I am a fuck up, like a really big fuck up, I am really good at fucking up. "Yeah, yeah, I get...". There are a lot of things I learned before, during and after fucking up. Honestly if it were not for my shameful, embarrassing, and terrifying mistakes I would not be the person I am today. I am a high school graduate, up until recently, I have had my fair share of goals and I am heading for college soon.(Note: Why in the hell did I even want to go to college. I do not want to spend another four years in school)

I am a seventeen year old girl, almost woman(bullshit, I am still not allowed to do shit and I am too scared to face up to my dad). A few words to describe me from others; "talented", "pretty", "smart". Whereas my description for myself is; "slow", "lazy", "pervert". Though this description is slowly changing.

My fuck ups started way back, but I am absolutely not getting into that, so let me give some background info:

1. My father abused me as a child and admitted to it in court. I was told it was because of his PTSD, from being in refugee camps and the military.

2. I have had a "potty-mouth" since I first learned to speak.

3. I have two siblings by a step-father.

4. My mom was recently considered a severe alcoholic.

5. I am incredibly perverted and I discovered porn in Kindergarten (And that sweet hentai in seventh grade).

6. Sexual abuse and harassment was almost normal to me, trauma everywhere on that subject.

Middle school was a shit time, I am assuming that was like that for everyone. Hormones, puberty, god-complexes, masturbation, drugs, and sex(I am serious, I have seen plenty of pregnant thirteen year olds'). Middle school was terrible, I started out in one of those "gifted programs", here it's called the "magnet program", sure it worked out for some people, but almost everyone in that program were some depressing sons of a bitches, if you know what I mean.

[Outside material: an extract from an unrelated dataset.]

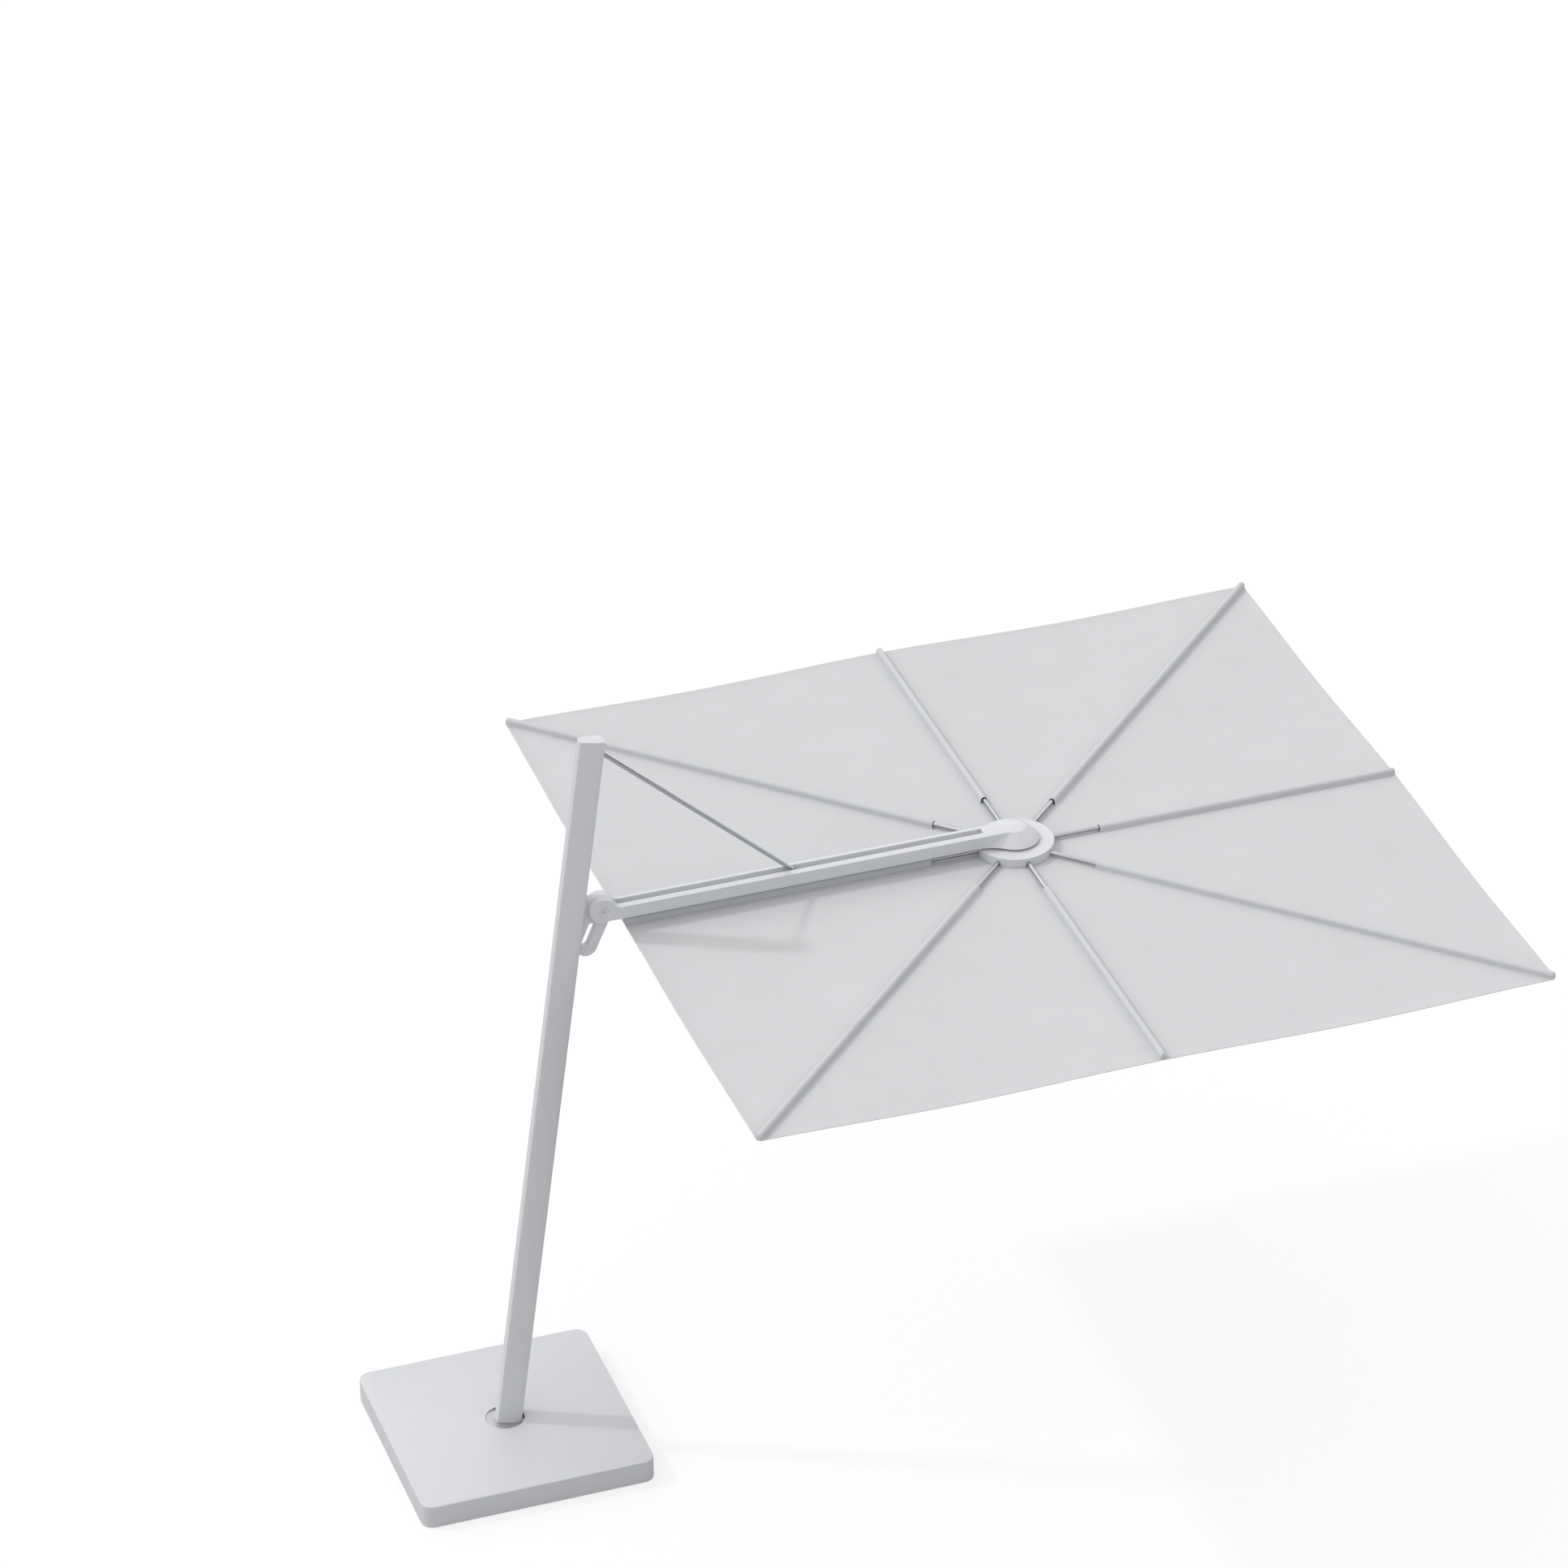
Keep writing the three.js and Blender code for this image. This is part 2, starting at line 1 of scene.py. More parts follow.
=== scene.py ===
"""Looks for the cantilever parasol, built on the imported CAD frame. Metres, +Z up, +X towards the canopy."""
import json
import math

import bmesh
import bpy
from mathutils import Matrix, Quaternion, Vector


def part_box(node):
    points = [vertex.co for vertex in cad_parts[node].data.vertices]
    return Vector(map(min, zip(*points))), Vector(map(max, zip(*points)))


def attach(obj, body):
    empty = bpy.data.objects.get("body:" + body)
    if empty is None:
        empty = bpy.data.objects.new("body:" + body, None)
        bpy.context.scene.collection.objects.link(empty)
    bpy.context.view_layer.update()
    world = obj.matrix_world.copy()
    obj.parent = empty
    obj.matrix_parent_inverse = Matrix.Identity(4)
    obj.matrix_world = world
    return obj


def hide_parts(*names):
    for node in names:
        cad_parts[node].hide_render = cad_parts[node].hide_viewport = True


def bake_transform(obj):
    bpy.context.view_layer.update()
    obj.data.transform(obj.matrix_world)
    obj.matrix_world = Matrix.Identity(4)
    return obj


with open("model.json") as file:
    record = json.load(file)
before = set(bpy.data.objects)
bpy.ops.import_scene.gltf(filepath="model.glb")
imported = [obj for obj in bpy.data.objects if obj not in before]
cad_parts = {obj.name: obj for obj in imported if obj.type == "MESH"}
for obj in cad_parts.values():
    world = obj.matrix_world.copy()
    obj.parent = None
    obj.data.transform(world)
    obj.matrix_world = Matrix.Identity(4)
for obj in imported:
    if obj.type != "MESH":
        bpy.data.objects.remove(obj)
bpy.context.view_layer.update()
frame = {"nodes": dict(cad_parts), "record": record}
NODES = frame["nodes"]
BODIES = {node: body for body, nodes in frame["record"]["behaviour"]["bodies"].items() for node in nodes}
SLOTS = {part["node"]: part["material_slot"] for part in frame["record"]["subparts"]}

# ---------- frame ----------
SHARP_ANGLE = math.radians(40)
EDGE_SEGMENTS = 2
WELD_DISTANCE = 2e-6
FLAT_WITHIN = math.radians(0.6)
# The base has this many feet, and the disc as many screws.
FEET = 4
TOP_CAP_EDGE = 0.0006
FOOT_EDGE = 0.003
SCREW_EDGE = 0.0005
RIB_EDGE = 0.0008
# How wide the edges of each single piece are rounded.
EDGES = {
    "base_cover": 0.0012,
    "ballast_plate": 0.0015,
    "bearing_housing": 0.001,
    "trim_ring": 0.0004,
    "swivel_cup": 0.0008,
    "turntable_disc": 0.0005,
    "mast_tube": 0.0008,
    "carriage_bracket": 0.0022,
    "slider_shoe": 0.001,
    "arm_beam": 0.0012,
    "knuckle_axle": 0.001,
    "strut_pin_lower": 0.0006,
    "strut_pin_upper": 0.0006,
    "hub_disc": 0.0012,
    "clamp_plate": 0.0008,
    "strut_rod": 0.0006,
}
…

I started my year as a blind fuck because beforehand my neighbor broke my glasses in basketball, I do not enjoy sports for that very reason, glasses are fucking expensive and I hate being vulnerable. I was a pretty innocent bean until I noticed how hot the eighth graders were, hot damn, I developed mad crushes, but never acted on them. Simple year, realized I did not fit in anywhere, but also fit in everywhere. I was one of those convenient friends(You know the 'friends'' you go to because your other friends are not around and you don't want to look like a lonely fuck? And as soon as your real friends came you ditched them to go elsewhere?). It was shit, but I didn't care because I had better things to do, like study, and not get my ass whooped.

Seventh grade, that's where all the shit started to really go down hill for me. My stage of experiments and wrecking my life because I wasn't allowed to have friends, go out, and the rules in my house hold were harsh and honestly still are which is why I am such a demon child when I am away. The extent of the things I have done is enough to break my family's heart.